Looking at the situation today, the words that spring to Amerloque's mind resonate in occitan: Marcelin tornarà ("Marcelin shall return.")

Who is "Marcelin", you might well ask, and why on earth would he "return" ? Briefly: almost one hundred years ago, in 1907, Marcelin Albert was the leader of the peasant revolt in the winemaking region of the Midi. Over one million farmers demonstrated against imports of wine (hey; globalization already !) and fraud (plus ca change ...). Marcelin called for mass civil disobedience, including a general tax strike. The entire region sided with him - even an artillery regiment sent to break up the demonstrators joined them instead. After its victory, the winemakers' revolt (la révolte des vignerons) took its rightful place in the collective memory of the inhabitants of southern France. More recently, during the wine troubles in 1976 at Montredon-des-Corbières (in the Aude), a riot policeman and a peasant were killed during ferocious demonstrations, during which participants brandished signs reading "Marcelin, where are you ?". (Note that such fatalities are extremely rare in France, which is far from being a violent society.)

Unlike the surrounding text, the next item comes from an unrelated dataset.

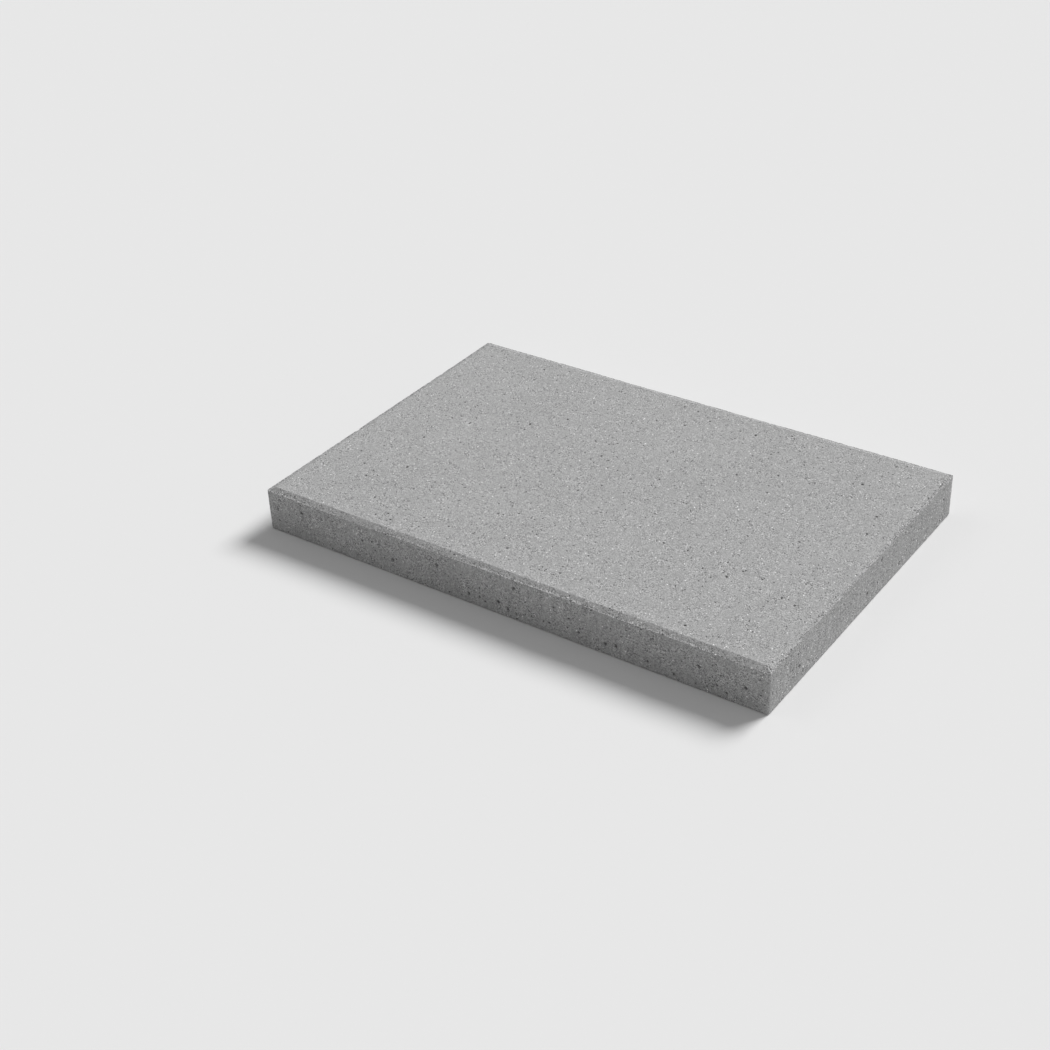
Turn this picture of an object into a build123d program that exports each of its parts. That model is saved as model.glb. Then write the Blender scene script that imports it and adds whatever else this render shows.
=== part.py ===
"""Rectangular concrete paving slab with a bevelled top edge, cast as one piece.

The slab lies flat with its wearing face up. Its long side runs along X, its
short side along Y, and Z is up. The origin is the centre of the underside.
All sizes are in millimetres.
"""

import os

from build123d import *

# Overall size of the slab.
LENGTH = 600.0
WIDTH = 400.0
THICKNESS = 50.0

# Edge section. Going in from the side face there is a narrow ledge, left where
# the pressing plate stops short of the mould's wall, and then the bevel rises
# to the wearing face.
LEDGE_WIDTH = 3.6
LEDGE_FALL = 0.4
BEVEL_RUN = 4.0
BEVEL_RISE = 1.9

# Easings: the bevel's crest, the lower edge and the mould's upright corners.
CREST_RADIUS = 1.6
FOOT_CHAMFER = 0.8
CORNER_RADIUS = 2.5

# Heights at which the edge section turns.
LEDGE_HEIGHT = THICKNESS - BEVEL_RISE
SIDE_HEIGHT = LEDGE_HEIGHT - LEDGE_FALL

NODE = "paving_slab"


def edge_points(half_span):
    """The right half of the cross-section's outline, from the underside up to the crest of the bevel."""
    ledge_inside = half_span - LEDGE_WIDTH
    return [
        (half_span - FOOT_CHAMFER, 0.0),
        (half_span, FOOT_CHAMFER),
        (half_span, SIDE_HEIGHT),
        (ledge_inside, LEDGE_HEIGHT),
        (ledge_inside - BEVEL_RUN, THICKNESS),
    ]


def cross_section(span):
    """The slab's whole cross-section for one direction."""
    right = edge_points(span / 2)
    left = [(-across, height) for across, height in reversed(right)]
    return make_face(Polyline(*right, *left, close=True))


def run_of_section(plane, span, run):
    """The cross-section for one span, run out both ways along the plane's normal to a length of run."""
    return extrude(plane * cross_section(span), run / 2, both=True)


def paving_slab():
    """The slab: where the two runs of the section cross, their bevels and ledges meet in mitres."""
    across_length = run_of_section(Plane.XZ, LENGTH, WIDTH)
    across_width = run_of_section(Plane.YZ, WIDTH, LENGTH)
    mould = extrude(RectangleRounded(LENGTH, WIDTH, CORNER_RADIUS), THICKNESS)
    slab = across_length & across_width & mould
    crest = slab.edges().filter_by_position(Axis.Z, THICKNESS, THICKNESS)
    return fillet(crest, CREST_RADIUS)


def main():
    os.makedirs("parts", exist_ok=True)
    slab = paving_slab()
    slab.label = NODE
    export_step(slab, f"parts/{NODE}.step")


main()
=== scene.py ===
import math

import bpy
import numpy as np
from mathutils import Matrix, Vector, noise
from mathutils.geometry import delaunay_2d_cdt


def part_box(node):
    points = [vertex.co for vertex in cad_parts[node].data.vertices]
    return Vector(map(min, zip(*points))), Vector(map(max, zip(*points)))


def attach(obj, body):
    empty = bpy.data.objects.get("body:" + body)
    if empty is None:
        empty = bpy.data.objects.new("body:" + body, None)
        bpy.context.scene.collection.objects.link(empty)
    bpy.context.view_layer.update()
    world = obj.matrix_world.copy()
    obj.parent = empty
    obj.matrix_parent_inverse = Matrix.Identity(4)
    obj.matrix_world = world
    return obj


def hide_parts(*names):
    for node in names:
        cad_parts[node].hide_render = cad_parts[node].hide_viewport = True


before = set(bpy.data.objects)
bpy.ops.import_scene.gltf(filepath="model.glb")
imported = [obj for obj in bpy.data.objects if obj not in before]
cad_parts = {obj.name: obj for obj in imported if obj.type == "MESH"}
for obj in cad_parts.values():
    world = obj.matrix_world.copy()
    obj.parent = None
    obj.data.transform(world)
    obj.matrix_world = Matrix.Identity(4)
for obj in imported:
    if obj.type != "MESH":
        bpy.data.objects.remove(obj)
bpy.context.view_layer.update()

# The slab lies flat, wearing face up, with its long side along X. Lengths are in metres.
MM = 0.001
NODE = "paving_slab"
LOW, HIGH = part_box(NODE)
LENGTH = HIGH.x - LOW.x
WIDTH = HIGH.y - LOW.y
THICKNESS = HIGH.z - LOW.z

# The solid's edge section: a narrow ledge, a bevel and an eased crest.
LEDGE_WIDTH = 3.6 * MM
LEDGE_FALL = 0.4 * MM
BEVEL_RUN = 4.0 * MM
BEVEL_RISE = 1.9 * MM
CREST_RADIUS = 1.6 * MM
FOOT_CHAMFER = 0.8 * MM
CORNER_RADIUS = 2.5 * MM
LEDGE_HEIGHT = THICKNESS - BEVEL_RISE
ARRIS_HEIGHT = LEDGE_HEIGHT - LEDGE_FALL
BEVEL_SLOPE = BEVEL_RISE / BEVEL_RUN
BEVEL_ANGLE = math.atan2(BEVEL_RISE, BEVEL_RUN)
CREST_INSET = LEDGE_WIDTH + BEVEL_RUN + CREST_RADIUS * math.tan(BEVEL_ANGLE / 2)

# Places in the section, as (inset from the slab's outline, height): the bevel's
# foot, just above and just below it, and the ledge's end beside the arris.
FOOT_OF_BEVEL = (LEDGE_WIDTH, LEDGE_HEIGHT)
ABOVE_FOOT = (LEDGE_WIDTH + 0.3 * MM, LEDGE_HEIGHT + 0.15 * MM)
BELOW_FOOT = (LEDGE_WIDTH - 0.3 * MM, LEDGE_HEIGHT - 0.04 * MM)
NEAR_ARRIS = (0.45 * MM, ARRIS_HEIGHT + 0.05 * MM)

# Each side of the slab, anticlockwise from the front: the way it runs, the way
# it faces, half its length and its distance from the middle.
SIDES = (
    ((1, 0), (0, -1), LENGTH / 2, WIDTH / 2),
    ((0, 1), (1, 0), WIDTH / 2, LENGTH / 2),
    ((-1, 0), (0, 1), LENGTH / 2, WIDTH / 2),
    ((0, -1), (-1, 0), WIDTH / 2, LENGTH / 2),
)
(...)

These latter events gave birth to a song by a village schoolteacher-cum-songsmith, Claude Marti. Written in 1976 in the occitan language, his immensely popular E tu, mon vilatge ("And you, my village") is still being sung today in the South of France: both around campfires on the eve of demonstrations and in chartered buses moving demonstrators to major cities, including Paris. An excerpt:

Podètz cantar, cigalas !
Si lo vin va mal,
Sus nostra tèrra blanca
Marcelin tornarà.

Sing you may, cicadas !
If wine is in trouble,
To our white land
Marcelin shall return.

While seemingly innocuous media catchphrases such as la France gronde and le temps se couvre can and do resonate in the consciousness of many French men and women, the stark and uncompromising Marcelin tornarà may well sum up the situation more accurately, if Amerloque's recent experiences around France are any guide. Wine - along with many other sectors in agriculture, industry and services - is indeed in trouble.

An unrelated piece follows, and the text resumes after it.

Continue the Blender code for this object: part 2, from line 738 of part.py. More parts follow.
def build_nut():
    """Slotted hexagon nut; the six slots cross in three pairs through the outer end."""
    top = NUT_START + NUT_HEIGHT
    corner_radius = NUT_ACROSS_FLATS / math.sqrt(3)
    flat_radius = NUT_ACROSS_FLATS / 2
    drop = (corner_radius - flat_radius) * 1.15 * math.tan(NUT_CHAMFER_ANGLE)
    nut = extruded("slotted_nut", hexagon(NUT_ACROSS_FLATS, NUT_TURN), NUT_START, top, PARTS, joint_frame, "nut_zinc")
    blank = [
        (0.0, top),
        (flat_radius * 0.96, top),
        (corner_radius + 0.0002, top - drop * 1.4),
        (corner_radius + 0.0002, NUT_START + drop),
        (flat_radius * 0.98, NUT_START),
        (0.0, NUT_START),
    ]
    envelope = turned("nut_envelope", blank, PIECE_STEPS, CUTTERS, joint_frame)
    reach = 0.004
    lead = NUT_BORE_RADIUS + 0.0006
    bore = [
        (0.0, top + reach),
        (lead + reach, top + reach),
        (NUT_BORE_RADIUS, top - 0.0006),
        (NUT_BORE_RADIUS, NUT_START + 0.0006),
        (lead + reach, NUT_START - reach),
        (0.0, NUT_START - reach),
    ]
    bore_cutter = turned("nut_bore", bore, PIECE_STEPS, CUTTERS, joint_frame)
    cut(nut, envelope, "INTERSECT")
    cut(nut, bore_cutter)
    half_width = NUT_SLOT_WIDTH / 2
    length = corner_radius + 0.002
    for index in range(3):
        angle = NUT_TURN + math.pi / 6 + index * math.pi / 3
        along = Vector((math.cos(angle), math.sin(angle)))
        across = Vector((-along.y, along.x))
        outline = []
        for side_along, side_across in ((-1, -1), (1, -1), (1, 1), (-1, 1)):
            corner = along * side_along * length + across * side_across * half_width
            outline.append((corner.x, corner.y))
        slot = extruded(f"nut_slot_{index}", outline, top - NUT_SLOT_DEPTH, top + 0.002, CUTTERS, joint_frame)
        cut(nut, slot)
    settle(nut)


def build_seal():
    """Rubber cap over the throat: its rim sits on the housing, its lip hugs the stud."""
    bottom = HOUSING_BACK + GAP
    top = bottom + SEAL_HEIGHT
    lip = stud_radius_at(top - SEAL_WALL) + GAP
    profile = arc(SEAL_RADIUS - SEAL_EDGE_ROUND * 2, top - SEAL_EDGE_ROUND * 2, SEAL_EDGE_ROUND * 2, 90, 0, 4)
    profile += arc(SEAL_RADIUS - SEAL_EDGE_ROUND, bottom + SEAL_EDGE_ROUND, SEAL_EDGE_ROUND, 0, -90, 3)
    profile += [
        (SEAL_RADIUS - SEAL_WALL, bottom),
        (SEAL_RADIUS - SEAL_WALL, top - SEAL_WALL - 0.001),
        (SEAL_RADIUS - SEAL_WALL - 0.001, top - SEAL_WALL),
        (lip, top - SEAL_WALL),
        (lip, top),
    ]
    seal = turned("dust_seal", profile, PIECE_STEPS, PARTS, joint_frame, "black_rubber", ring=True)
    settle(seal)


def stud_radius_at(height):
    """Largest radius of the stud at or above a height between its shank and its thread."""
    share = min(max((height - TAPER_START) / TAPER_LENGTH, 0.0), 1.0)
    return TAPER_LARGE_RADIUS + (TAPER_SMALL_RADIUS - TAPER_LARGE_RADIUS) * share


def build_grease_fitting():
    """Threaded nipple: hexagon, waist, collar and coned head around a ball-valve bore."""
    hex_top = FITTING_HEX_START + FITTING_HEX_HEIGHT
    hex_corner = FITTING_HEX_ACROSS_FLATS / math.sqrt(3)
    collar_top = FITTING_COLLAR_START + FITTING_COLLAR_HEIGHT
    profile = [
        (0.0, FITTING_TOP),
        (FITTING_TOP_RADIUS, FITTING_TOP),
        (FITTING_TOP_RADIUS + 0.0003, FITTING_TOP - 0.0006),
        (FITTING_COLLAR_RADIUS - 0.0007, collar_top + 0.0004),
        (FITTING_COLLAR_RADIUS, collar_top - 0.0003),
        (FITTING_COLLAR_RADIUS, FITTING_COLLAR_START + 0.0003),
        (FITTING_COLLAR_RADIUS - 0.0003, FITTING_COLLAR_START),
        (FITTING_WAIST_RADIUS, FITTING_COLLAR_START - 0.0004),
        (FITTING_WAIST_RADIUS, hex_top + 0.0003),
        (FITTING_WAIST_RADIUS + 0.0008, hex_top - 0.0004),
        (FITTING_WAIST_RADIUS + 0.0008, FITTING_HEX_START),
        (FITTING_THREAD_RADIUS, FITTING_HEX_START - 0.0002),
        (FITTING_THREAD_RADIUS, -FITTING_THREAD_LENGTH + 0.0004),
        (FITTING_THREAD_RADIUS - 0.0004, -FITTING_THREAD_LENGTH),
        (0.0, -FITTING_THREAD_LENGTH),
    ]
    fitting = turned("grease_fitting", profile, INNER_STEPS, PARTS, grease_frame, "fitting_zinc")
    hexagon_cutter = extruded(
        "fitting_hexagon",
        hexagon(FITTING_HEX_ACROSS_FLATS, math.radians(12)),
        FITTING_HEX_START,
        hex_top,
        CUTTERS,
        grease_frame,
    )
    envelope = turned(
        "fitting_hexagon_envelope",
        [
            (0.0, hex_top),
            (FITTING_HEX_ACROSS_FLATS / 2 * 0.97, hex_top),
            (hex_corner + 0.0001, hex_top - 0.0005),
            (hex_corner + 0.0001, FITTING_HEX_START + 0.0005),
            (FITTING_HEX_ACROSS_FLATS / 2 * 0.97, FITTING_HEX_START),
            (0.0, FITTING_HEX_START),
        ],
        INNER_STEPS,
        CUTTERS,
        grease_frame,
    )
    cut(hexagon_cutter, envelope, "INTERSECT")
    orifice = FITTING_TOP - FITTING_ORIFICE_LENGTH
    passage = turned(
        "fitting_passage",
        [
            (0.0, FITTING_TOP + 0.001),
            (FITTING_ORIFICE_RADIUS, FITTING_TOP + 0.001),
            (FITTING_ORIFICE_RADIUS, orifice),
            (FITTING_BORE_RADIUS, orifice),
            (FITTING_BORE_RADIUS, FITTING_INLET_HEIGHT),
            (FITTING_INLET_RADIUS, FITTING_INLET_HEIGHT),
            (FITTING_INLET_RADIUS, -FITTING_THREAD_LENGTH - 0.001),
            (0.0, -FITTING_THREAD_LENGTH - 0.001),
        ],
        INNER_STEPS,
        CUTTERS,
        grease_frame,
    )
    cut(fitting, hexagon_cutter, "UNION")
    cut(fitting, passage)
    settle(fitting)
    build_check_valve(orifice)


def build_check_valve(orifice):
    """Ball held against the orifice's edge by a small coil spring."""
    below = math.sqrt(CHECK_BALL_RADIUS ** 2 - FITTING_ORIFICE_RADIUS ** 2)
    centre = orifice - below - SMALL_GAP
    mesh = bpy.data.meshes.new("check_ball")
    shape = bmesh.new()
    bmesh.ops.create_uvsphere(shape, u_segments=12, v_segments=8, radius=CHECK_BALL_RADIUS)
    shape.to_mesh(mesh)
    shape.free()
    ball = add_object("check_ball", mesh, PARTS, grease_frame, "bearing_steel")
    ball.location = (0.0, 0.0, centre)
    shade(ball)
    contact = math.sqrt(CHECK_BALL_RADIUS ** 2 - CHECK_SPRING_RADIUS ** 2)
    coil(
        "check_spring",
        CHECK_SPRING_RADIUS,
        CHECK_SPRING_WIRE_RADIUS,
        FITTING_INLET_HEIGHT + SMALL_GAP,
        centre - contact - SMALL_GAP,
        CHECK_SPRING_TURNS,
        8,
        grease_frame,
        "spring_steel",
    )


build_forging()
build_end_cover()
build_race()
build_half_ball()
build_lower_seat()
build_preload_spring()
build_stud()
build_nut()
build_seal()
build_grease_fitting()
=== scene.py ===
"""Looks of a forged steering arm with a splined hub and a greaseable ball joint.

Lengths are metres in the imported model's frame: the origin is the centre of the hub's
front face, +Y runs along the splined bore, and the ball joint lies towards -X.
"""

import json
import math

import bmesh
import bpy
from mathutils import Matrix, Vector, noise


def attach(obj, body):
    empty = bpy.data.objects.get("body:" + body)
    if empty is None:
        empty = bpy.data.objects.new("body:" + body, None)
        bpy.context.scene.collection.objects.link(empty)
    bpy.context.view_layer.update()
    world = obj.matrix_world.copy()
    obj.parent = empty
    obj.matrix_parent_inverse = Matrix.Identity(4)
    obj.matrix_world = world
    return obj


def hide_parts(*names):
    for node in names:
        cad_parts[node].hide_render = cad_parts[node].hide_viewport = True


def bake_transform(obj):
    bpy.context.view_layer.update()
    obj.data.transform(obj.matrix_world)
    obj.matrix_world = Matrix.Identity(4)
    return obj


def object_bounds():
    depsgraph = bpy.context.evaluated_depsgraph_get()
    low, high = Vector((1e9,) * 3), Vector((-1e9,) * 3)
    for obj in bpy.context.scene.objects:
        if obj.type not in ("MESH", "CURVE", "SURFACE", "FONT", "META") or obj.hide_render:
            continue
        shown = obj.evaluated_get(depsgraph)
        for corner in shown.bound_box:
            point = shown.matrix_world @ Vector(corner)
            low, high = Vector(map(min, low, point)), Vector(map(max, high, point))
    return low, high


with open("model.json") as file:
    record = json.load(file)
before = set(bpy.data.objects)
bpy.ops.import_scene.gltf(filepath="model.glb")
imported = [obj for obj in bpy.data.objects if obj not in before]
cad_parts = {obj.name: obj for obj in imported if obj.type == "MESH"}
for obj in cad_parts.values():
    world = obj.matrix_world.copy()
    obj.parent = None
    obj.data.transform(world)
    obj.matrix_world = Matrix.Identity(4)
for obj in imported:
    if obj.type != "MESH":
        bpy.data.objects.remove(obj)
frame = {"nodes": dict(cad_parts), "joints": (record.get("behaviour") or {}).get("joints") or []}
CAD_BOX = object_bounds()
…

Last week the government sent highly-trained antiterrorist military forces in against ... unarmed unionized strikers. Well, it was in Corsica, not the metropole, and they had hijacked a ferry, after all ... Did seeing the soldiers abseiling from helicopters onto the deck of the ship resonate negatively in the hearts and minds of many French TV viewers ? For those fed up with what are perceived as endless union antics, no. For those who are fed up and suffering and seeking to forge and drive another nail into the coffin of the Villepin government, yes.

Tomorrow, Tuesday, is a national day of strikes and demonstrations against the current government and its policies. The keen observer might seen a sign or two referring to "Marcelin". If there are many, it is a portent of events to come.